Many investors are worried about inflation. How long will it carry on rising for? And what sort of impact will it have on returns? As LARRY SWEDROE explains, the best strategy is probably to stay invested and focus on your long-term goals.
Inflation is making a comeback this year. The Consumer Price Index for All Urban Consumers (CPI-U) increased 5.4 percent before seasonal adjustment over the last 12 months ending June 2021. This is the largest 12-month increase since the 5.4 percent increase for the 12-month period ending August 2008. The index has been trending up every month since January, when the 12-month change was 1.4 percent. Naturally, many investors are worried about inflation.
Increased investor concerns about inflation are justified because the effects of unchecked inflation on purchasing power can be devastating. The loss of purchasing power over the last decade — a period when U.S. inflation has been benign and stable, averaging 1.7 percent per year—reduced $100 at the beginning of 2011 to roughly $85 dollars by the end of 2020. If a decade of below average inflation can have that kind of effect on purchasing power, imagine what could happen if the current trend continues. If we have 5.5 percent inflation for the next decade, inflation will reduce that same $100 of purchasing power to roughly $60 of purchasing power after ten years. It is no wonder investors are scrambling to protect their portfolios.
When seeking inflation protection in your portfolio, it is important to make the distinction between assets that hedge inflation (have returns that move closely with unexpected inflation) and assets that outpace inflation over the long term. If your goal is to fund short-term consumption that is tied to inflation, you will want to consider hedging assets. If your goal is to fund spending over the long term, investments that outpace inflation are more appropriate. And chances are you need some combination of both in your portfolio to help protect current consumption and long-term spending needs.

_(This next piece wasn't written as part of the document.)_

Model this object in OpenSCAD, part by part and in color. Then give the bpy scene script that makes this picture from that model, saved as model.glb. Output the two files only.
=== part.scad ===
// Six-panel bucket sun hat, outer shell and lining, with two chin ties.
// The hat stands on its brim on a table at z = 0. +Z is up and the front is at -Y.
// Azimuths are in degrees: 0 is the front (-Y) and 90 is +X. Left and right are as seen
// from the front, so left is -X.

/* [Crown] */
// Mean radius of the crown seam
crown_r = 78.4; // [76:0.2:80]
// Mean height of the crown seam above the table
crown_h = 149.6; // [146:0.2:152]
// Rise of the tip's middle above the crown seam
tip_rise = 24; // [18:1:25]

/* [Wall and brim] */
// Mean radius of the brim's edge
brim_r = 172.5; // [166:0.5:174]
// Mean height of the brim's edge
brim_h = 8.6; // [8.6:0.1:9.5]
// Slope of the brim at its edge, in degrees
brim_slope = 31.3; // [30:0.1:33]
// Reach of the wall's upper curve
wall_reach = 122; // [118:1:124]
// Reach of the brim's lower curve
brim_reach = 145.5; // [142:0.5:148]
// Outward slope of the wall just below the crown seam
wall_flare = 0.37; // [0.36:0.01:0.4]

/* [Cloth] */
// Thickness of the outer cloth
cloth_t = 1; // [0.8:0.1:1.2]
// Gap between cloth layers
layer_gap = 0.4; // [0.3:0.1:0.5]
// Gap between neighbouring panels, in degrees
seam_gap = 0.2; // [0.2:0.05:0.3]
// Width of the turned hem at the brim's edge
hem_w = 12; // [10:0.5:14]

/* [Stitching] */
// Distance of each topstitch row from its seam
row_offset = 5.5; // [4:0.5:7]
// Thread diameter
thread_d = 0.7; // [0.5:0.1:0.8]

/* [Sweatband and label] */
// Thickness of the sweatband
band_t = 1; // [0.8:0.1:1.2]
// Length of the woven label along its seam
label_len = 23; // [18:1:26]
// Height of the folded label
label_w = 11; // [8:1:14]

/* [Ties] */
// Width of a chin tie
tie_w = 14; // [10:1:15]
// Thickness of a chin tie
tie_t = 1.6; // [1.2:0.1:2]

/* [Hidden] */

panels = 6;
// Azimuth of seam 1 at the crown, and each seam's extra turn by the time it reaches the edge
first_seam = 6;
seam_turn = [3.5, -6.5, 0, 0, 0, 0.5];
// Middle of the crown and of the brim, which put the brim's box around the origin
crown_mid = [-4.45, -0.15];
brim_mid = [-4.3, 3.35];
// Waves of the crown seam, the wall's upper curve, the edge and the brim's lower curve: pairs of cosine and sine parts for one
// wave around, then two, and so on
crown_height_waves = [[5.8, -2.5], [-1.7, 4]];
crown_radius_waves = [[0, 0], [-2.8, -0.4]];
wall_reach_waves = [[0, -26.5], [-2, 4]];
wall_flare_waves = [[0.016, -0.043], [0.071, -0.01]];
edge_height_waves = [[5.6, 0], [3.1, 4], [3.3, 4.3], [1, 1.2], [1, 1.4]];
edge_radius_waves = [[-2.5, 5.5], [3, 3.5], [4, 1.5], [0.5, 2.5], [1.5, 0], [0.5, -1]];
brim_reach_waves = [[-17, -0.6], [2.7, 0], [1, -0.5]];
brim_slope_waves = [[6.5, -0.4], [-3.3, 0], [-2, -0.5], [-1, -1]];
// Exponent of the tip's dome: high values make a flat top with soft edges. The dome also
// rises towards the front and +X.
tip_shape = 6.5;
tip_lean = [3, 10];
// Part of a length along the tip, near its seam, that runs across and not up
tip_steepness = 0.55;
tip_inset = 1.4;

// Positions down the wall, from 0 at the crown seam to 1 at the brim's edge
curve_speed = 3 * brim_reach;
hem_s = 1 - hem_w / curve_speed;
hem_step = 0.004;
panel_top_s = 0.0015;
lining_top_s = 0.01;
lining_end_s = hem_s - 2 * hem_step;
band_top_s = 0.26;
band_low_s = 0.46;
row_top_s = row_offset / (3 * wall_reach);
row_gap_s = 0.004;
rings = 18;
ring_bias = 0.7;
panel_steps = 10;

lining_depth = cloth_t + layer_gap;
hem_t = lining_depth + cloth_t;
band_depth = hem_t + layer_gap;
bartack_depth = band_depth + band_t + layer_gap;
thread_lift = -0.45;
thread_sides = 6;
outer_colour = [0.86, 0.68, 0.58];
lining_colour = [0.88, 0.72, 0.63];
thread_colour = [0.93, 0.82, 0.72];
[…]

If you are worried about inflation, the recent paper US Inflation and Global Asset Returns by Dimensional’s Wei Dai and Mamdouh Medhat provides some helpful insights. It also contains some sobering facts for investors trying to hedge against inflation through alternatives to inflation-indexed securities. My colleague, Sheldon McFarland, vice president of portfolio strategy and research, reviewed their study, in which Dai and Medhat examined inflation over two distinct periods: a long-term sample period of 94 years (1927-2020) and a more recent sample period of 30 years (1991-2020). They also studied the relation between inflation and asset returns—real and nominal—over the two sample periods in both the high inflation and low inflation years. High inflation years were defined as years with above-median inflation for the sample period, and low inflation years were defined as years with below-median inflation for the period. Inflation averaged 2.7 percent per year for the 1927-2020 period and 2.3 percent per year for the 1991-2020 period. Exhibit 1 below shows the evolution of U.S. inflation over time, with an indication of the years with low and high inflation during each of the two sample periods.

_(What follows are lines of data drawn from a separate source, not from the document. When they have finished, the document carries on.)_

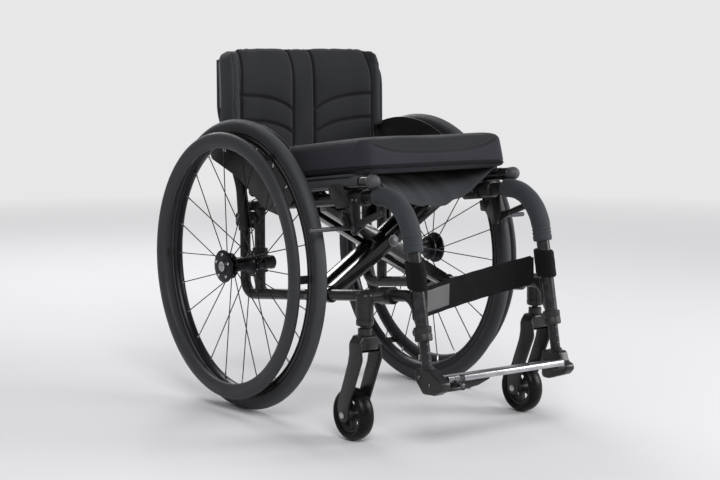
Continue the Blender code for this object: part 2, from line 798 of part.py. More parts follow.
def cross_pivot(name):
    """Bolt through the four arms, with a round head at each end."""
    shift = FRAME_X * math.tan(ARM_ANGLE) * math.sin(SLOPE)
    half = ARM_WIDTH / 2 * math.cos(SLOPE) + GAP
    rear = pivot_point(ARM_Y["b"][1] + half + shift)
    front = pivot_point(ARM_Y["a"][0] - half + shift)
    length = (front - rear).length
    profile = [
        (0, length + PIVOT_HEAD),
        (PIVOT_HEAD_RADIUS - 0.002, length + PIVOT_HEAD),
        (PIVOT_HEAD_RADIUS, length + PIVOT_HEAD - 0.002),
        (PIVOT_HEAD_RADIUS, length),
        (PIVOT_RADIUS, length),
        (PIVOT_RADIUS, 0),
        (PIVOT_HEAD_RADIUS, 0),
        (PIVOT_HEAD_RADIUS, 0.002 - PIVOT_HEAD),
        (PIVOT_HEAD_RADIUS - 0.002, -PIVOT_HEAD),
        (0, -PIVOT_HEAD),
    ]
    finish(lathe(name, profile, turned_to(rear, FORWARD), 20), name, "steel")


def axle_clamp(name, side):
    """Clamp on the upright with the boss that the quick-release axle plugs into."""
    x = side * FRAME_X
    ring = LOOP_RADIUS + CLAMP_WALL
    bore = LOOP_RADIUS + GAP
    half = CLAMP_HEIGHT / 2
    profile = [(ring - 0.001, half), (ring, half - 0.001), (ring, 0.001 - half), (ring - 0.001, -half)]
    profile += [(bore, -half), (bore, half)]
    collar = lathe(name, profile, Matrix.Translation(at(x, UPRIGHT_Y, AXLE_Z)), 20, True)
    start, end = BOSS_X
    hole = AXLE_RADIUS + RUN
    profile = [(BOSS_RADIUS, end - start), (BOSS_RADIUS, 0), (hole, 0), (hole, end - start)]
    place = turned_to(at(side * start, 0, AXLE_Z), side * ACROSS)
    boss = lathe(f"{name} boss", profile, place, 18, True)
    near, far = AXLE_RADIUS + 3 * RUN, UPRIGHT_Y - LOOP_RADIUS - CLAMP_WALL / 2
    place = Matrix.Translation(at(x, (near + far) / 2, AXLE_Z))
    web = block(f"{name} web", (0.011, far - near, 0.0257), place)
    finish(fuse(collar, web, boss), name, "frame")


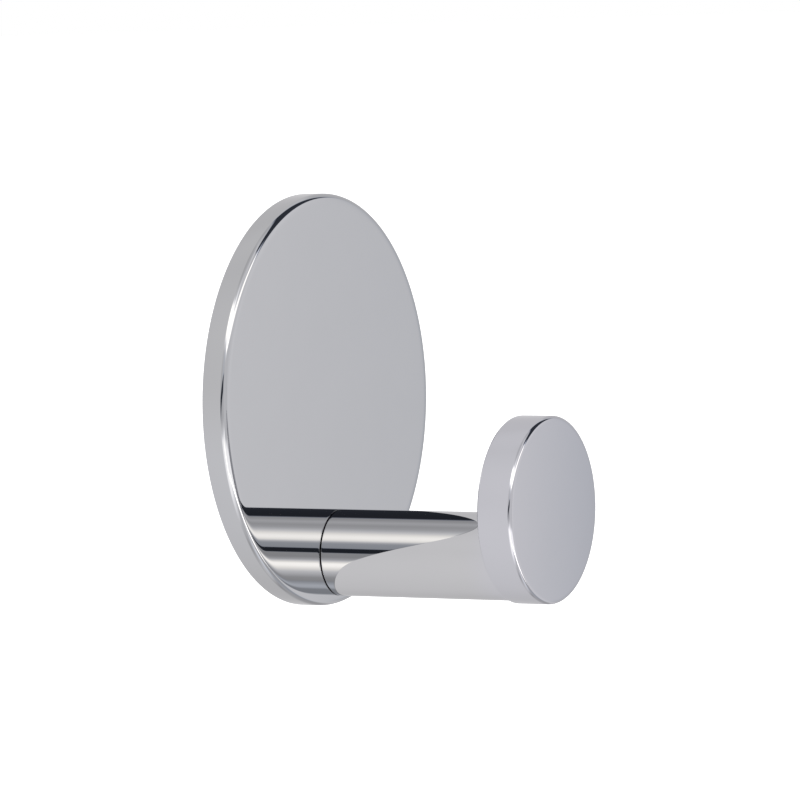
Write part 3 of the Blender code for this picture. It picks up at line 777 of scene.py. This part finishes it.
new_floor()
world = bpy.data.worlds.new("studio")
world.use_nodes = True
bpy.context.scene.world = world
world.node_tree.nodes.clear()
camera_ray = Signal(world.node_tree.nodes.new("ShaderNodeLightPath").outputs["Is Camera Ray"])
glossy_ray = Signal(camera_ray.socket.node.outputs["Is Glossy Ray"])
pure = (1, 1, 1, 1)
plain = camera_ray.node("ShaderNodeBackground", {"Color": pure, "Strength": room_level})
white = camera_ray.node("ShaderNodeBackground", {"Color": pure, "Strength": 1.0})
light = {"Color": studio_light(camera_ray), "Strength": 1.0}
mirrored = camera_ray.node("ShaderNodeBackground", light)
seen = seen_directly(camera_ray)
shown = camera_ray.node("ShaderNodeMixShader", {0: seen, 1: plain, 2: white})
shown = camera_ray.node("ShaderNodeMixShader", {0: glossy_ray, 1: shown, 2: mirrored})
shown = camera_ray.node("ShaderNodeMixShader", {0: camera_ray, 1: shown, 2: white})
output = world.node_tree.nodes.new("ShaderNodeOutputWorld")
world.node_tree.links.new(shown.socket, output.inputs["Surface"])


def aim(obj, place, target, roll=0.0):
    """Puts a lamp or the camera at a place and turns it to a target: its own -Z looks there, and
    roll turns it about that line."""
    back = np.subtract(place, target) / np.linalg.norm(np.subtract(place, target))
    right = np.cross((0, 0, 1), back)
    right = right / np.linalg.norm(right)
    up = np.cross(back, right)
    turned = math.cos(roll) * right + math.sin(roll) * up
    matrix = np.eye(4)
    matrix[:3] = np.stack([turned, np.cross(back, turned), back, place], 1)
    obj.matrix_world = Matrix(matrix.tolist())
    bpy.context.scene.collection.objects.link(obj)


for name, (place, size, power) in lamps.items():
    light = bpy.data.lights.new(name, "AREA")
    light.size, light.energy = size, power
    lamp = bpy.data.objects.new(name, light)
    lamp.visible_camera = lamp.visible_glossy = False
    aim(lamp, place, (0, -0.02, 0))

# The camera, as fitted to the outlines of the plate, the arm and the disc.
camera_data = bpy.data.cameras.new("camera")
camera_data.lens, camera_data.sensor_width = 233.48, 36.0
camera = bpy.data.objects.new("camera", camera_data)
azimuth, elevation, roll = np.radians((-60.78, 8.67, -4.292))
distance, target = 0.87456, np.array((-0.194, -18.53, 0.061)) * MM
back = np.array((
    math.sin(azimuth) * math.cos(elevation),
    -math.cos(azimuth) * math.cos(elevation),
    math.sin(elevation),
))
aim(camera, target + back * distance, target, roll)
bpy.context.scene.camera = camera
bpy.context.scene.view_settings.view_transform = "Standard"
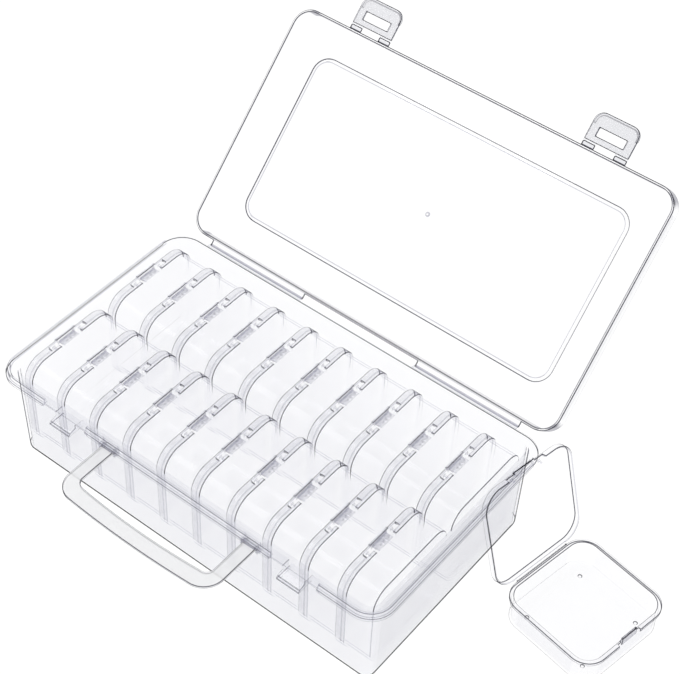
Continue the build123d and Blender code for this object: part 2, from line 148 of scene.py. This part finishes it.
def clear_plastic(name, face, along, power=None, gloss=0.4, streak=RIPPLE_AND_SHEEN, sheen_and_shade=0.004,
                  outline=OUTLINE, milky=0.0):
    """Polished clear moulding, with the tint face where seen face on and along where slanted.

    A flat wall greys slowly, by a power of the slant. With no power the piece is a rounded
    edge, which darkens in a narrow band along its outline. Slow streaks ripple the gloss,
    and a share of them is painted into the tint as soft bands of sheen and shade. A milky
    share scatters light instead."""
    mat, tree = fresh(name)
    link = tree.links.new
    where = add(tree, "ShaderNodeTexCoord")
    stretch = add(tree, "ShaderNodeMapping", Scale=streak)
    link(where.outputs["Object"], stretch.inputs["Vector"])
    streak_noise = add(tree, "ShaderNodeTexNoise", Scale=1.0, Detail=2.0, Roughness=0.5)
    link(stretch.outputs[0], streak_noise.inputs["Vector"])
    streaks = streak_noise.outputs["Fac"]

    slant = add(tree, "ShaderNodeLayerWeight", Blend=0.5).outputs["Facing"]
    if power:
        seen_along = calc(tree, "POWER", slant, power)
    else:
        seen_along = span(tree, slant, *outline, curve="SMOOTHSTEP")
    # The streaks' share of the greying is painted sheen and shade, in soft bands.
    greying = calc(tree, "ADD", seen_along, span(tree, streaks, *SHEEN_AND_SHADE_RANGE, top=sheen_and_shade))
    tint = blend_colours(tree, greying, face, along)

    # Light that passes on to other surfaces gets the shadow's tint, so shadows stay pale.
    path = add(tree, "ShaderNodeLightPath")
    lit = calc(tree, "MAXIMUM", path.outputs["Is Shadow Ray"], path.outputs["Is Diffuse Ray"])
    body = add(tree, "ShaderNodeBsdfTransparent")
    link(blend_colours(tree, lit, tint, SHADOW_TINT), body.inputs["Color"])
    if milky:
        cloud = add(tree, "ShaderNodeBsdfDiffuse", Color=(*face, 1))
        body = shader_mix(tree, milky, body, cloud)

    bump = add(tree, "ShaderNodeBump", Strength=RIPPLE, Distance=RIPPLE_DEPTH)
    link(streaks, bump.inputs["Height"])
    shine = add(tree, "ShaderNodeBsdfGlossy", Color=(1, 1, 1, 1), Roughness=POLISH)
    link(bump.outputs["Normal"], shine.inputs["Normal"])
    grazing = calc(tree, "POWER", slant, GRAZING_POWER)
    mirror = calc(tree, "MULTIPLY_ADD", grazing, GRAZING_MIRROR, BASE_MIRROR)
    backfacing = add(tree, "ShaderNodeNewGeometry").outputs["Backfacing"]
    outside = calc(tree, "MAXIMUM", calc(tree, "SUBTRACT", gloss, backfacing), 0.0)
    outside = calc(tree, "MULTIPLY", outside, calc(tree, "SUBTRACT", 1.0, lit))
    surface = shader_mix(tree, calc(tree, "MULTIPLY", mirror, outside), body, shine)
    out = add(tree, "ShaderNodeOutputMaterial")
    link(surface.outputs[0], out.inputs["Surface"])
    return mat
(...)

For investors looking to outpace inflation over the long term, the results of the paper are reassuring. The authors found that most assets studied in the paper had positive average real returns (the asset return after reducing it for inflation) in both low- and high-inflation years. This is true over the full period 1927-2020 as well as the most recent 30 years (1991-2020), a period of modest inflation.
For investors looking to hedge against inflation by investing in assets that move closely with it, inflation-indexed securities — such as Treasury Inflation-Protected Securities (TIPS) and inflation swaps — are natural candidates. Some, however, have argued that commodities, real estate investment trusts (REITs), stocks in “inflation-sensitive” industries and value stocks may also be good inflation hedges.
Dai and Medhat suggested that investors considering alternatives to inflation-indexed securities, such as commodities, REITs or other assets, should do so with caution. They found mostly weak correlations between nominal returns and inflation. In the few cases where the correlations were reliably positive, such as for energy stocks and commodities over the period 1991-2020, the assets’ returns were around 20 times as volatile as inflation and more than half of their nominal-return variance was unexplained by inflation. Thus, if you are seeking to hedge inflation with these assets, do so with caution because their relatively high volatility can lead to a large dispersion in future consumption outcomes. See Exhibits 2 and 3 for the complete results of all assets studied.
Investor takeaways
Here are the important takeaways for investors who are worried about inflation:
— TIPS are the most effective instrument for hedging inflation. — While energy stocks and commodities delivered higher average real returns in high-inflation years compared to low-inflation years, they have been much more volatile than inflation, and most of the variation in nominal returns was unrelated to inflation. — Most of the assets studied have been able to outpace inflation over the long term.
— Simply staying invested may be an effective long-term solution for inflation concerns.